Normally, FPV goggles have their own, built-in display, but the Anafi’s FPV goggles work more like Samsung’s Gear VR or Google’s Daydream View headsets in that you need to clamp your phone onto the front of the goggles to provide the display. The headset itself is merely a pair of adjustable lenses fitted in a plastic, collapsible frame with adjustable elastic straps to keep it attached to your head.

Other than the addition of the FPV goggles, however, and the accompanying new FPV mode within the Parrot Freeflight Pro app, this drone is precisely the same from a hardware perspective as the original Parrot Anafi.

In summary, it’s a fun drone to fly with a pretty decent 4K camera and plenty of camera modes to play around with. It isn’t quite a match for the DJI Mavic Air but, for newbie pilots, its light weight and relatively quiet operation give it some advantages over DJI’s compact flyer.

Parrot Anafi FPV review: Price and competition

With the simplicity of the Parrot Anafi’s FPV system in mind, it’s somewhat surprising that Parrot has tagged on an extra £100 cost for the FPV model. Essentially, you’re paying for a fancy Google cardboard here; although there are a couple of buttons for bringing up the menus and quick switching between the drone and phone cameras, all these do is push a couple of small capacitive pads onto your phone’s display.

That brings the total up to £730 for the Parrot Anafi versus £628 for the regular version and, aside from the goggles and a slimline backpack to stow everything in, you don’t get anything more than you do with the standard package. Just like the regular Anafi, you get the drone with a spare set of rotor blades, a remote control with a spring-loaded bracket in which to mount your phone, the FPV goggles, a 16GB microSD card and a USB cable.

To put this in context, you can pick up the DJI Mavic Air, admittedly without the FPV goggles, for less on Amazon. The Parrot is the better value drone overall but the Mavic is more fully featured and has a better quality camera.

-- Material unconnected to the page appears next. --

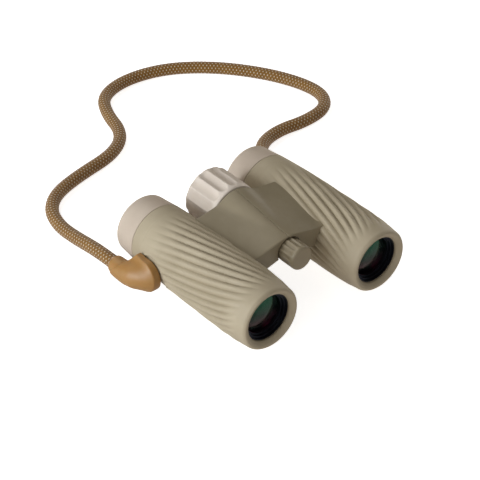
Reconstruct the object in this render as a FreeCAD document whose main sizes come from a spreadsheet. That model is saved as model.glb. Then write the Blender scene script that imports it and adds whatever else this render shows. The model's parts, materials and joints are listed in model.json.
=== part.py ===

Parrot Anafi FPV review: FPV mode and goggles

If you want to know about the core camera features and how the Anafi flies, allow me to respectfully direct you to my original review. There’s no difference between the two models at all, which means that all the strengths (quietness and ease of use) and weaknesses (no automatic object avoidance) remain from the original.

As for the FPV mode, I was surprised at how good it was, given how basic the headset is. I’ve only had the opportunity to test it out on a couple of flights but even at sunrise, with the camera pointed directly towards the sun, I was still able to see clearly exactly where I was flying, and, after only a few minutes of flying with the goggles on, I was soon pretty comfortable.

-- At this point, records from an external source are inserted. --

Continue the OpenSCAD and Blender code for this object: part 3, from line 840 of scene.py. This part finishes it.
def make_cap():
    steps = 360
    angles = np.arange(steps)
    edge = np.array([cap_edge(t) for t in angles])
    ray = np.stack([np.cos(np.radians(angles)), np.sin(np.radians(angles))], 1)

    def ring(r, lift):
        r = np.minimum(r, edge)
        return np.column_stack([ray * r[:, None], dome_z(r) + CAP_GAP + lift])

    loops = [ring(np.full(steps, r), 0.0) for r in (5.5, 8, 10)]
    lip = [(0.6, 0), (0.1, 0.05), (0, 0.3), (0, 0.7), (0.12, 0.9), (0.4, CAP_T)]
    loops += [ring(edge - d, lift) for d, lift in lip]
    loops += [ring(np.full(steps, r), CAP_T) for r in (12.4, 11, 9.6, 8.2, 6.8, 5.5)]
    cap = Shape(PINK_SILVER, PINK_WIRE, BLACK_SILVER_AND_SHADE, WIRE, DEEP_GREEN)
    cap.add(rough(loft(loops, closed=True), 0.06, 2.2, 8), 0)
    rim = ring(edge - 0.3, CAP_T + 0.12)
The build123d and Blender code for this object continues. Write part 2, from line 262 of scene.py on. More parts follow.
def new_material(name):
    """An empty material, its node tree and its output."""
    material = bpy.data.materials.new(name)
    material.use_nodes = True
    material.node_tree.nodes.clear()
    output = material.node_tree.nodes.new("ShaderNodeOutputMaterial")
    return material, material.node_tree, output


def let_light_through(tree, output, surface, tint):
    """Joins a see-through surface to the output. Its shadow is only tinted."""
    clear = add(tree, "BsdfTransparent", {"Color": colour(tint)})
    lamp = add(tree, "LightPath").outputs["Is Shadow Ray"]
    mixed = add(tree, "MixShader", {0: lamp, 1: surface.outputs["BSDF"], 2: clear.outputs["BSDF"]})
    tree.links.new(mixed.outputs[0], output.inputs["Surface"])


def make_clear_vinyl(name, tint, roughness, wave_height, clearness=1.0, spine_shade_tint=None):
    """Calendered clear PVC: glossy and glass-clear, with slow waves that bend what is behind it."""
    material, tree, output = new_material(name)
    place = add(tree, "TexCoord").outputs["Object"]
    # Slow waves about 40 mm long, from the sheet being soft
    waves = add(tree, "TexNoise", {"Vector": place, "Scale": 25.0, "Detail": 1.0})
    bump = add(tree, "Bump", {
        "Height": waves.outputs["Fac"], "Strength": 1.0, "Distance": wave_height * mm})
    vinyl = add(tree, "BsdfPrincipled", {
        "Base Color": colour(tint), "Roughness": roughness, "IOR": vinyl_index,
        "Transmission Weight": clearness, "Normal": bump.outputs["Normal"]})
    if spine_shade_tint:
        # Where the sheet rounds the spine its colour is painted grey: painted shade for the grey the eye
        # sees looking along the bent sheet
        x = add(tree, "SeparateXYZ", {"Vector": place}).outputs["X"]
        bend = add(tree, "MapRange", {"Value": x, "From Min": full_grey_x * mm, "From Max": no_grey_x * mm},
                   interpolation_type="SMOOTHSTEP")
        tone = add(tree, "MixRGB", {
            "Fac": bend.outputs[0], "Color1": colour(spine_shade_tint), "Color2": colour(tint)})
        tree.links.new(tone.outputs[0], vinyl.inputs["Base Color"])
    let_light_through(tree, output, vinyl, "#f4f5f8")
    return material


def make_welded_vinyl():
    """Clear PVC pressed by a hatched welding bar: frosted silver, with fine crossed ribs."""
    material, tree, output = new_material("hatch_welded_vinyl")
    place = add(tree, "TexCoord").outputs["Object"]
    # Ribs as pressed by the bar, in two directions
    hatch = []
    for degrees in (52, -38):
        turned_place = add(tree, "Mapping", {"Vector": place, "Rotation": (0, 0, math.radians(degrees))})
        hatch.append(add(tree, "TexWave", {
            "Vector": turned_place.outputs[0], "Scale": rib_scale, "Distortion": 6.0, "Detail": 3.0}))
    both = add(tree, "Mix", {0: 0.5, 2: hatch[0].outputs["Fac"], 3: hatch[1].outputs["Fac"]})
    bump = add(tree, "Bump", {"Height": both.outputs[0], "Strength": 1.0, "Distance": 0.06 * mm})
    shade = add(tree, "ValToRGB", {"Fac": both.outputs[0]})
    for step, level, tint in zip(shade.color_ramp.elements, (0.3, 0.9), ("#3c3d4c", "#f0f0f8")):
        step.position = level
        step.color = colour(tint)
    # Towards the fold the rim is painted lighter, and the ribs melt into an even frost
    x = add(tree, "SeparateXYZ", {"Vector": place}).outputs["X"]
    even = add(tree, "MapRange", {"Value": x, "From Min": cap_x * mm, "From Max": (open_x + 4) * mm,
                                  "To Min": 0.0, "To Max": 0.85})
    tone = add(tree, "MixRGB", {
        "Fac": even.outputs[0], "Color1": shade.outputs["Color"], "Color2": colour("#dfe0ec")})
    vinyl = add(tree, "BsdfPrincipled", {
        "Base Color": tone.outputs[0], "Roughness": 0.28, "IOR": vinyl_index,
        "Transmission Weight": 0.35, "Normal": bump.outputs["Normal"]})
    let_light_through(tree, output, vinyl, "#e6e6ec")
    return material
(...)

The feed from the drone’s camera is only 720p and the frame rate is far from smooth but this is all you need for casual FPV flying and framing shots for video and stills. If anything, flying in this way feels more natural, so much so that I ended up flying much further away than I am normally comfortable with on a first outing with a drone. 

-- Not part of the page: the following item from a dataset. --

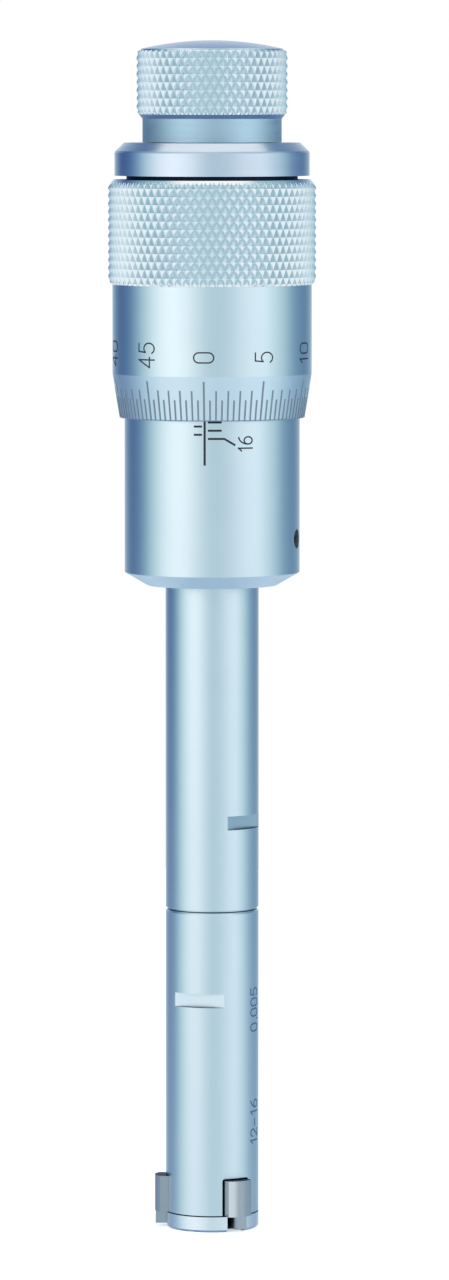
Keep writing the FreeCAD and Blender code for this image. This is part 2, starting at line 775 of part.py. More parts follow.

Setup is pretty straightforward, too, although getting everything assembled and ready before you fly can be a bit of a faff. That’s because you have to select the FPV option in the Parrot app before you put the phone into the goggles, then connect your phone with the controller via USB before donning the headset and taking off.

I found that the goggles worked across a variety of phones, with a decent range of screen sizes. It was as happy displaying a crisp, perfectly focused image from the 7.2in screen of a Huawei Mate 20 X as it was with my iPhone Xs Max, despite the fact that Parrot says it recommends you only use phones with screens up to 6.5in in size.

It’s even possible to access all the drone’s flight mode and camera settings with the FPV goggles strapped to your face, although you should take care when doing so. Once you push the settings mode button, the controller sticks are used to navigate the menus locking you out of the flight controls – and those menus also obscure the view from the drone’s camera. You should always have a spotter with you, anyway, to keep an eye on where the Anafi is in the sky while you’re flying in FPV mode but this is a bit of a concern.

Parrot Anafi FPV review: Other new features

Alongside the FPV mode and goggles there are some other new features. The biggie is a new flight mode called Arcade, which is designed to make the drone easier to fly for new pilots. In this mode, the left stick controls the camera, while the right stick controls forwards, backwards and sideways movement; point the camera up and push forward on the right stick and the drone will fly in that direction.

This is quite different from the normal way of operating the Anafi, which sees the left stick controlling altitude and rotation, the right stick moving the drone forwards, backwards and sideways and the shoulder toggle controlling camera tilt. While Arcade mode is a nice to have feature, I felt it doesn’t quite give you the level of control the regular controls do.

Last, but by no means least, Parrot has added a pair of new flight presets: Cinematic and Racing. While the regular camera presets keep the camera level and locked to the horizon and stable, these two will follow the banking motion of any turns you make, lending more drama to your airborne shots. The difference between them is that Cinematic delivers smooth, stable footage while Racing shots are more abrupt in their motion.

Parrot Anafi FPV review: Verdict

Back when I first reviewed the Parrot Anafi, I liked it so much I gave it five stars. The Anafi FPV is a little tougher to be quite so positive about. That’s because, essentially, it’s the same drone but with a pair of passive VR goggles included in the box with a thumping £100 extra charge for it.

Given that you could achieve a similar effect with a Google Cardboard headset and a bit of elastic strapping (albeit without the ability to switch easily in and out of settings mode) that seems an awful lot to ask.

Still, the inclusion of the backpack does soften the blow somewhat and, if you do want FPV badly enough, it’s probably a good idea to stick with the manufacturer-crafted solution, even if the additional cost price does grate a little.

Overall, the Parrot Anafi remains great value drone and a good alternative for those who crave a little more simplicity or who don’t want to splash out on a DJI Mavic Air. Just make sure you really want the FPV capability before you spend the extra cash.